Antes del almuerzo, Aracelio llevaba a mi abuelo a recorrer la finca. Volvían con naranjas, mandarinas y racimos de plátano, que nos llevábamos a nuestra casa en la ciudad. Los niños correteábamos por los alrededores y cuando jugábamos a los escondidos siempre alguno se agazapaba dentro del carro.
Mi foto en la memoria es de una hora cercana al atardecer. Todos sentados en el portal, los mayores en pequeños sillones de hierro y taburetes, los niños regados por el suelo como margaritas sueltas y el Pájaro Azul parqueado en la entrada de aquella llanura roja.
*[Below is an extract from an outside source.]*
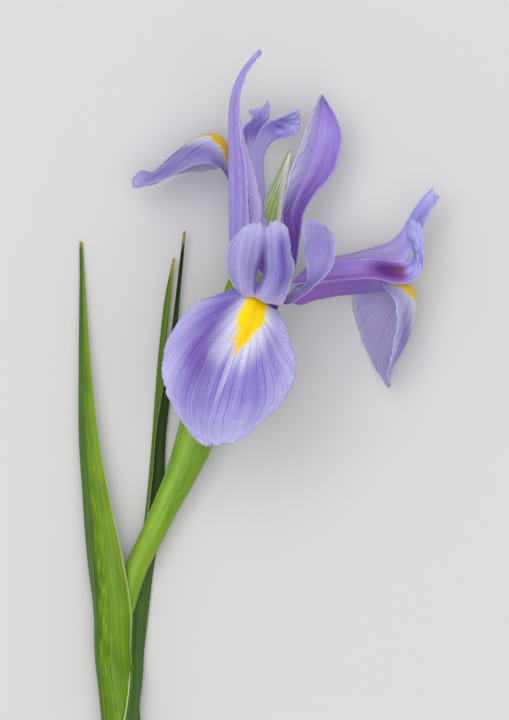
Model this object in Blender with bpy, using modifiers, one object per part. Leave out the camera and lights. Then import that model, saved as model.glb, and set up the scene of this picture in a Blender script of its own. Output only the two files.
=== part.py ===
"""Cut blue iris lying on a table: one open flower, its spathe, the stem and three leaves.

Every shape is set out in millimetres from the heart of the flower, the point where the
petals meet their tube, with +Y towards the flower's end of the stem and +Z up. A single
empty then puts the middle of the whole cut flower's footprint on the origin.
"""
import math

import bmesh
import bpy
from mathutils import Vector

MM = 0.001

# Walls, in millimetres.
PETAL_WALL = 0.6
LEAF_WALL = 0.6
SPATHE_WALL = 0.5

# The flower's own axis, from its tube to its open end, and the way the right fall points.
AXIS = Vector((0.525, 0.671, 0.524)).normalized()
RADIAL = Vector((0.838, -0.296, -0.458)).normalized()
ACROSS = AXIS.cross(RADIAL)

TUBE_RADIUS = 2.4
TUBE_LENGTH = 4.0
RIM_LIFT = 2.5
COLUMN_RADIUS = 1.1
OVARY_RADIUS = 2.4
FILAMENT_RADIUS = 0.45
ANTHER_RADIUS = 0.95

# Grid cells between two stations, and across a petal and a leaf.
STEPS = 2
PETAL_COLUMNS = 8
LEAF_COLUMNS = 10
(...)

En el verano nos íbamos a Varadero. En mi memoria otra vez la foto del Pájaro planeando a ras de suelo surcando la carretera central; niños alborotados soñando castillos de arena y cantando canciones de mar. Desde atrás podía ver el perfíl de mami que siempre se sentaba delante con nuestra abuela y al lado de la ventanilla para fumar sus cigarros marca Aroma.
En los 80 todavía era una niña, pero ya mi caja de la remembranzas estaba completamente lista para almacenar lo que serían los recuerdos de mi vida. En aquella época a los médicos les vendían (no les daban) carros nuevos. Recuerdo a mi familia reunida deliberando si vendían o no el viejo carro americano para, en su lugar, parquear bajo la sombra de un frondoso árbol un Peugeot 404.
Fue entonces cuando el Pájaro Azul levantó el vuelo.
Con barniz de resina espolvoreado con oro o plata reparan los japoneses piezas rotas de cerámica, dejando a la vista la grieta que el metal precioso recorrió y reparó. Esta filosofía de rescatar objetos queridos imprime belleza a la vida. Desde la metáfora que existe en casi todo podríamos interpretar el kintsugi como la posibilidad de levantarnos después de una caída. La grieta en el objeto no muestra la vulnerabilidad, sino la belleza, la fuerza de “volver a ser”.
En los países del llamado Primer Mundo hay una lucha contra el daño que provoca al planeta el usar y tirar. También una crítica al consumismo desaforado. Los budistas se van al otro lado. Buscan la felicidad en el desapego material o emocional. Y así nos vamos balanceando de un lado a otro, buscando un centro.
Alguien me dijo: “Si yo fuera un Almendrón, preferiría estar en La Habana y no en un museo de Nueva York”.
Si vamos separando las capas de la frase, llegaremos a lo hondo de muchas lecturas y contradicciones. Pero ya hemos estado en lo hondo y ahora somos náufragos con heridas abiertas. Nos cuesta tirarnos en la arena de la isla a mirar el cielo estrellado, como hacen los náufragos de las películas estadounidenses.
El barniz de resina con oro y plata no consigue repararnos y muy lejos estamos de seguir las enseñanzas de Siddhartha para alcanzar el Nirvana.
No somos, como muchos románticos piensan, una versión tropical del kintsugi ni ambientalistas que lo reciclan todo. Es la escasez la que nos hace mantener con vida a “anquilosaurios” que nos acompañan desde el Jurásico inferior. Luchamos a brazo partido contra la naturaleza finita de las cosas y, cuando ya no tienen arreglo, después de despojarlas de las piezas que “todavía pueden servir”, necesitamos valor para entregarlos al innoble desgüace.
Los carros americanos antiguos suelen ser, y aprovecho la coincidencia, el clásico ejemplo. Estas fotos no nacen de la afición por esas máquinas y no quiero aburrir escribiendo sobre lo que ya tantas personas han escrito.
Al universo de los carros americanos en Cuba se le han dedicado muchas páginas y compartido suficientes imágenes de su belleza.
Esta serie es fruto de la melancolía. Los veo tapados, escorados en el borde de la acera o en un solar yermo e imagino que, al levantar la lona, encuentro hilos de un saco de yute, una pelota de playa y, en la güantera, una cajetilla empezada de cigarros Aroma… Los carros de mi serie han entrado por fin en la eternidad.